First time posting in this section of VI Control.

Recently, I upgraded to Komplete 11. 
The issue is that when I try to play a sound in the plugin version of Reaktor 6 using my keyboard, there's no sound output. Here's all the relevant information I can think of at the moment:

- The issue is the same for all ensembles

- DAW: Reaper

- Reaper _is _receiving MIDI input on the track from the keyboard

- In the track input settings in Reaper, I already tried switching from 'Source Channel' to 'Channel 1' in *input:MIDI - Map input to channel.* Doesn't make a difference.

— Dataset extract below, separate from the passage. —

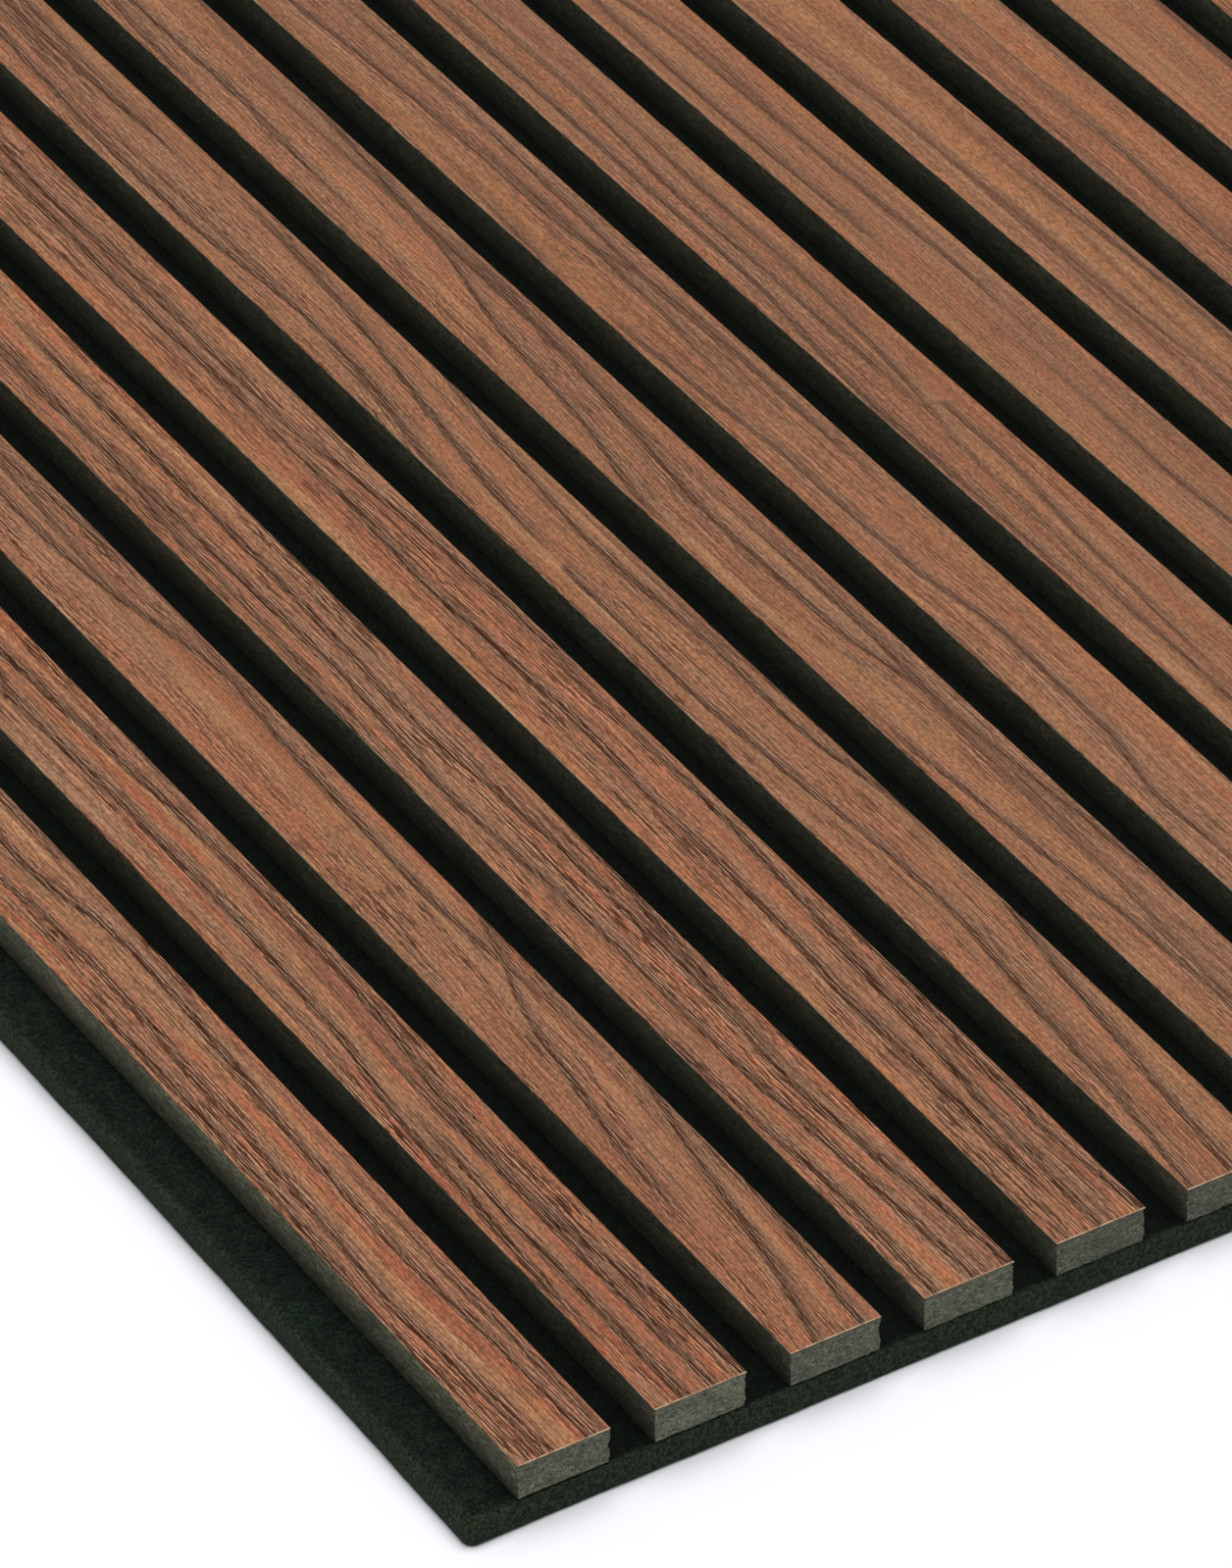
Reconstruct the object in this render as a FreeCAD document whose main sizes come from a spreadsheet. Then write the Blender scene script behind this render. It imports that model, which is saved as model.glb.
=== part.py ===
import FreeCAD, Part
import os
import Sketcher

# An acoustic slat wall panel: veneered fibreboard slats, side by side, on a sheet of pressed
# polyester felt. Glue and wire staples hold each slat. The staples are shot from the back,
# through the felt and into the slat.
#
# The panel lies on its back. X runs across the slats, Y along them, and Z from the wall to the
# room. The origin is the middle of the back face.

# Driving sizes in millimetres, and counts
sizes = {
    "slat_count": 15,
    "slat_width": 27.0,
    "slat_gap": 13.0,
    # Length of the felt, and how far the slats' sawn ends lie behind the felt's ends
    "panel_length": 2400.0,
    "slat_inset": 1.0,
    "core_thickness": 10.6,
    "veneer_thickness": 0.6,
    # Sanded edge of the veneer, measured along each face
    "veneer_arris": 0.2,
    "felt_thickness": 9.0,
    # Felt that shows beside the first slat, where the next panel's felt meets it, and beside
    # the last slat
    "felt_margin_left": 15.5,
    "felt_margin_right": 2.5,
    # The felt is knife cut: its edges are soft, and its corners are rounded in plan
    "felt_edge_radius": 1.5,
    "felt_corner_radius": 6.0,
    # Staple of flat wire: the crown's outside length, along the slat, and its bevelled bends
    "staple_crown": 12.8,
    "staple_bend": 0.35,
    "wire_width": 1.2,
    "wire_thickness": 0.65,
    # How far the crown is driven below the back face, and the core left over the legs' points
    "staple_sink": 0.5,
    "staple_cover": 5.1,
    "staple_rows": 6,
    # From the felt's end to the middle of the first staple
    "staple_end_distance": 200.0,
}

# Expressions that several features share
slat_pitch = "(Sizes.slat_width + Sizes.slat_gap)"
slat_field = f"(Sizes.slat_count * {slat_pitch} - Sizes.slat_gap)"
felt_width = f"(Sizes.felt_margin_left + {slat_field} + Sizes.felt_margin_right)"
first_slat_x = f"(-{felt_width} / 2 + Sizes.felt_margin_left)"
first_staple_x = f"({first_slat_x} + Sizes.slat_width / 2)"
slat_length = "(Sizes.panel_length - 2 * Sizes.slat_inset)"
staple_run = "(Sizes.panel_length - 2 * Sizes.staple_end_distance)"
crown_depth = "(Sizes.staple_sink + Sizes.wire_thickness)"
core_top_z = "(Sizes.felt_thickness + Sizes.core_thickness)"
leg_length = f"({core_top_z} - Sizes.staple_cover - Sizes.staple_sink)"
leg_hole_depth = "(Sizes.core_thickness - Sizes.staple_cover)"

doc = FreeCAD.newDocument("AcousticSlatPanel")


def make_sheet():
    sheet = doc.addObject("Spreadsheet::Sheet", "Sizes")
    for row, (name, value) in enumerate(sizes.items(), start=1):
        sheet.set(f"A{row}", name)
        sheet.set(f"B{row}", str(value))
        sheet.setAlias(f"B{row}", name)
    doc.recompute()
    return sheet


def value_of(expression):
    return float(sheet.evalExpression(expression))


def make_body(label):
    body = doc.addObject("PartDesign::Body", label)
    body.Label = label
    return body


def origin_feature(body, role):
    return next(o for o in body.Origin.OriginFeatures if o.Role == role)


def place(body, **expressions):
    for axis, expression in expressions.items():
        body.setExpression(f"Placement.Base.{axis}", expression)


def new_sketch(body, name, role="XY_Plane"):
    sketch = body.newObject("Sketcher::SketchObject", name)
    sketch.AttachmentSupport = [(origin_feature(body, role), "")]
    sketch.MapMode = "FlatFace"
    return sketch


def bind(sketch, constraint, name, expression):
    index = sketch.addConstraint(constraint)
    sketch.renameConstraint(index, name)
    sketch.setExpression(f"Constraints.{name}", expression)


def draw_outline(sketch, name, corners):
    """A closed outline of straight sides. Each corner is a pair of expressions."""
    points = [FreeCAD.Vector(value_of(x), value_of(y), 0) for x, y in corners]
    ends = zip(points, points[1:] + points[:1])
    sides = [sketch.addGeometry(Part.LineSegment(start, end)) for start, end in ends]
    for side, following in zip(sides, sides[1:] + sides[:1]):
        sketch.addConstraint(Sketcher.Constraint("Coincident", side, 2, following, 1))
    for number, (side, point, (x, y)) in enumerate(zip(sides, points, corners), start=1):
        bind(sketch, Sketcher.Constraint("DistanceX", side, 1, point.x), f"{name}_x{number}", x)
        bind(sketch, Sketcher.Constraint("DistanceY", side, 1, point.y), f"{name}_y{number}", y)


def draw_rectangle(sketch, name, left, right, low, high):
    draw_outline(sketch, name, [(left, low), (right, low), (right, high), (left, high)])


def add_pad(body, sketch, name, length, midplane=False):
    pad = body.newObject("PartDesign::Pad", name)
    pad.Profile = sketch
    pad.Midplane = midplane
    pad.setExpression("Length", length)
    sketch.Visibility = False
    doc.recompute()
    return pad


def add_pocket(body, sketch, name, depth):
    """Cuts from the sketch upwards, the way that the staples are driven."""
    before = body.Shape.Volume
    pocket = body.newObject("PartDesign::Pocket", name)
    pocket.Profile = sketch
    pocket.Reversed = True
    pocket.setExpression("Length", depth)
    sketch.Visibility = False
    doc.recompute()
    if body.Shape.Volume >= before:
        raise RuntimeError(f"{body.Label}: {name} cuts nothing")
    return pocket


def add_pattern(body, originals, name, along_slats, across_slats=False):
    """Repeats features down the rows of staples, and where asked over all the slats."""
    pattern = body.newObject("PartDesign::LinearPattern", name)
    pattern.Originals = originals
    pattern.Direction = (origin_feature(body, "Y_Axis"), [""])
    pattern.setExpression("Length", along_slats)
    pattern.setExpression("Occurrences", "Sizes.staple_rows")
    if across_slats:
        pattern.Direction2 = (origin_feature(body, "X_Axis"), [""])
        pattern.setExpression("Length2", f"(Sizes.slat_count - 1) * {slat_pitch}")
        pattern.setExpression("Occurrences2", "Sizes.slat_count")
    body.Tip = pattern
    doc.recompute()
    return pattern


def edge_names(shape, wanted):
    return [f"Edge{n}" for n, edge in enumerate(shape.Edges, start=1) if wanted(edge)]


def add_fillet(body, base, name, edges, radius):
    fillet = body.newObject("PartDesign::Fillet", name)
    fillet.Base = (base, edges)
    fillet.setExpression("Radius", radius)
    doc.recompute()
    return fillet


def is_upright(edge):
    return edge.BoundBox.ZLength > edge.BoundBox.XLength + edge.BoundBox.YLength


def is_level(edge):
    return edge.BoundBox.ZLength < 1e-6


# Felt backing


def make_felt():
    """One sheet of pressed felt, soft along its cut edges, with the slots of the staples."""
    felt = make_body("felt_backing")
    outline = new_sketch(felt, "FeltOutline")
    draw_rectangle(
        outline,
        "felt",
        f"-{felt_width} / 2",
        f"{felt_width} / 2",
        "-Sizes.panel_length / 2",
        "Sizes.panel_length / 2",
    )
    board = add_pad(felt, outline, "FeltBoard", "Sizes.felt_thickness")
    corners = add_fillet(
        felt,
        board,
        "FeltCorners",
        edge_names(board.Shape, is_upright),
        "Sizes.felt_corner_radius",
    )
    add_fillet(
        felt,
        corners,
        "FeltSoftEdges",
        edge_names(corners.Shape, is_level),
        "Sizes.felt_edge_radius",
    )
    cut_staple_slots(felt)
    return felt


def cut_staple_slots(felt):
    """A slot for each crown in the back face, and a way through the felt for each leg."""
    left = f"{first_staple_x} - Sizes.wire_width / 2"
    right = f"{first_staple_x} + Sizes.wire_width / 2"
    low = f"-{staple_run} / 2 - Sizes.staple_crown / 2"
    high = f"-{staple_run} / 2 + Sizes.staple_crown / 2"

    crown = new_sketch(felt, "CrownSlot")
    draw_rectangle(crown, "crown", left, right, low, high)
    crown_pocket = add_pocket(felt, crown, "CrownPocket", crown_depth)

    legs = new_sketch(felt, "LegSlots")
    draw_rectangle(legs, "near", left, right, low, f"{low} + Sizes.wire_thickness")
    draw_rectangle(legs, "far", left, right, f"{high} - Sizes.wire_thickness", high)
    leg_pocket = add_pocket(felt, legs, "LegPocket", "Sizes.felt_thickness")

    add_pattern(felt, [crown_pocket, leg_pocket], "StapleSlots", staple_run, True)


# Slats: a fibreboard core and a veneer face


def draw_slat_plan(sketch, name):
    draw_rectangle(
        sketch, name, "0", "Sizes.slat_width", f"-{slat_length} / 2", f"{slat_length} / 2"
    )


def make_core(number, slat_x):
    """The core lies on the felt, and its staples' legs end inside it."""
    core = make_body(f"slat_core_{number:02d}")
    plan = new_sketch(core, f"CorePlan{number}")
    draw_slat_plan(plan, "core")
    add_pad(core, plan, f"CoreBoard{number}", "Sizes.core_thickness")

    left = "(Sizes.slat_width - Sizes.wire_width) / 2"
    right = "(Sizes.slat_width + Sizes.wire_width) / 2"
    low = f"-{staple_run} / 2 - Sizes.staple_crown / 2"
    high = f"-{staple_run} / 2 + Sizes.staple_crown / 2"
    legs = new_sketch(core, f"LegHoles{number}")
    draw_rectangle(legs, "near", left, right, low, f"{low} + Sizes.wire_thickness")
    draw_rectangle(legs, "far", left, right, f"{high} - Sizes.wire_thickness", high)
    pocket = add_pocket(core, legs, f"LegHolePocket{number}", leg_hole_depth)
    add_pattern(core, [pocket], f"LegHoleRows{number}", staple_run)

    place(core, x=slat_x, z="Sizes.felt_thickness")
    return core


def make_veneer(number, slat_x):
    """The veneer covers the core's whole face, with its upper edges sanded off."""
    veneer = make_body(f"slat_veneer_{number:02d}")
    plan = new_sketch(veneer, f"VeneerPlan{number}")
    draw_slat_plan(plan, "veneer")
    leaf = add_pad(veneer, plan, f"VeneerLeaf{number}", "Sizes.veneer_thickness")

    top = leaf.Shape.BoundBox.ZMax
    arris = veneer.newObject("PartDesign::Chamfer", f"VeneerArris{number}")
    arris.Base = (leaf, edge_names(leaf.Shape, lambda edge: edge.BoundBox.ZMin > top - 1e-6))
    arris.setExpression("Size", "Sizes.veneer_arris")

    place(veneer, x=slat_x, z=core_top_z)
    doc.recompute()
    return veneer


# Staples


def draw_staple(sketch):
    """Side view, crown down: bevelled bends outside, sharp inside, and chisel points."""
    outside = "Sizes.staple_crown / 2"
    inside = "(Sizes.staple_crown / 2 - Sizes.wire_thickness)"
    right_side = [
        ("(Sizes.staple_crown / 2 - Sizes.staple_bend)", "0"),
        (outside, "Sizes.staple_bend"),
        (outside, leg_length),
        (inside, f"{leg_length} - Sizes.wire_thickness"),
        (inside, "Sizes.wire_thickness"),
    ]
    left_side = [(f"-{y}", z) for y, z in reversed(right_side)]
    draw_outline(sketch, "staple", right_side + left_side)


def make_staples():
    """All the staples, as separate solids: one row down the middle of each slat."""
    staples = make_body("staples")
    staples.AllowCompound = True
    profile = new_sketch(staples, "StapleProfile", "YZ_Plane")
    draw_staple(profile)
    wire = add_pad(staples, profile, "StapleWire", "Sizes.wire_width", midplane=True)
    add_pattern(staples, [wire], "StapleGrid", staple_run, True)
    place(staples, x=first_staple_x, y=f"-{staple_run} / 2", z="Sizes.staple_sink")
    return staples


# Assembly, checks and files


def make_panel():
    parts = [make_felt()]
    for number in range(1, sizes["slat_count"] + 1):
        slat_x = f"{first_slat_x} + {number - 1} * {slat_pitch}"
        parts.append(make_core(number, slat_x))
        parts.append(make_veneer(number, slat_x))
    parts.append(make_staples())
    return parts


def check(parts):
    for item in doc.Objects:
        if {"Invalid", "Error"} & set(item.State):
            raise RuntimeError(f"{item.Label} failed: {item.State}")
        if item.isDerivedFrom("Sketcher::SketchObject") and not item.FullyConstrained:
            raise RuntimeError(f"{item.Label} isn't fully constrained")
    for part in parts:
        if part.Shape.isNull() or not part.Shape.isValid() or not part.Shape.Solids:
            raise RuntimeError(f"{part.Label} has no valid shape")
    staples = parts[-1]
    if len(staples.Shape.Solids) != sizes["slat_count"] * sizes["staple_rows"]:
        raise RuntimeError("some staples are missing")


def write_files(parts):
    os.makedirs("parts", exist_ok=True)
    for part in parts:
        part.Shape.exportStep(f"parts/{part.Label}.step")
        print(part.Label, len(part.Shape.Solids), round(part.Shape.Volume, 1))


sheet = make_sheet()
panel = make_panel()
doc.recompute()
check(panel)
write_files(panel)
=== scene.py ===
import math

import bpy
import numpy as np
from mathutils import Matrix, Vector, geometry, noise


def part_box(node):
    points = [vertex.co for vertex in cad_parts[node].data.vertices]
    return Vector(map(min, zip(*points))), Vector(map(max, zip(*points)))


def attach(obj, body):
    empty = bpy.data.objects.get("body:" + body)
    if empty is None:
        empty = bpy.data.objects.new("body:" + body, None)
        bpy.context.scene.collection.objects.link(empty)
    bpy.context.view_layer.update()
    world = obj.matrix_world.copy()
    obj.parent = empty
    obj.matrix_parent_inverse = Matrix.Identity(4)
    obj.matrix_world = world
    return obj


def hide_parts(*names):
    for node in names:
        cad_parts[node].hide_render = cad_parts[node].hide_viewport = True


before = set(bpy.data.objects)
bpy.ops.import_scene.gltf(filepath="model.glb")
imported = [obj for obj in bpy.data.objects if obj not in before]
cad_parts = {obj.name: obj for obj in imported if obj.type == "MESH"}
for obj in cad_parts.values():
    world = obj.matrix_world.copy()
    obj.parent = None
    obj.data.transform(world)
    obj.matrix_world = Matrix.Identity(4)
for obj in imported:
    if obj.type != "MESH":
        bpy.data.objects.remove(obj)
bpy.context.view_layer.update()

# Acoustic slat wall panel, lying on its back.
# X runs across the slats, Y along them and Z up from the wall side. Lengths in the script are
# metres, and mm turns the millimetres of its dictionaries into them.
mm = 0.001

slatCount = sum(name.startswith("slat_core_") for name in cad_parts)
feltLow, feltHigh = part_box("felt_backing")
coreLow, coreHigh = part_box("slat_core_01")
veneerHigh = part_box("slat_veneer_01")[1]
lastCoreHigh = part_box(f"slat_core_{slatCount:02d}")[1]
slatWidth = coreHigh.x - coreLow.x
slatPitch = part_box("slat_core_02")[0].x - coreLow.x
print(f"frame: {slatCount} slats, {slatWidth / mm:.1f} mm wide, every {slatPitch / mm:.1f} mm")


# Shader helpers. Sockets are numbered where names repeat: in a Mix node 0 is the share, 2 and 3
# are its numbers, 6 and 7 its colours, and in a VectorMath node 3 is the scale.

smooth = {"interpolation_type": "SMOOTHSTEP"}
times = {"operation": "MULTIPLY"}
ofColours = {"data_type": "RGBA", "output": 2}


def linearColour(code):
    # sRGB hex such as "#8b634c" to the linear values that the shaders take
    channels = [int(code[i:i + 2], 16) / 255 for i in (1, 3, 5)]
    linear = [c / 12.92 if c <= 0.04045 else ((c + 0.055) / 1.055) ** 2.4 for c in channels]
    return (*linear, 1.0)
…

- No sound coming from Reaper's Virtual Keyboard either

- There _is _sound when programming notes in the piano roll (and playing back in the DAW)

- I don't have this issue with Reaktor 5 (both plugin/VST and standalone). Reaktor 5 has _same settings_ as Reaktor 6.

- I don't have this issue with the standalone version of Reaktor 6

- I tried both VST and VSTi .DLL files of Reaktor 6 - "_Reaktor 6 (x86)...(16ch)_" and "_Reaktor 6 (x86)...(2->16ch)_"

- Syncing to External Clock or running the clock doesn't make a difference

- Edit mode doesn't make a difference


Anybody else come across this same issue? Anybody have a solution?

Thanks a million.


----------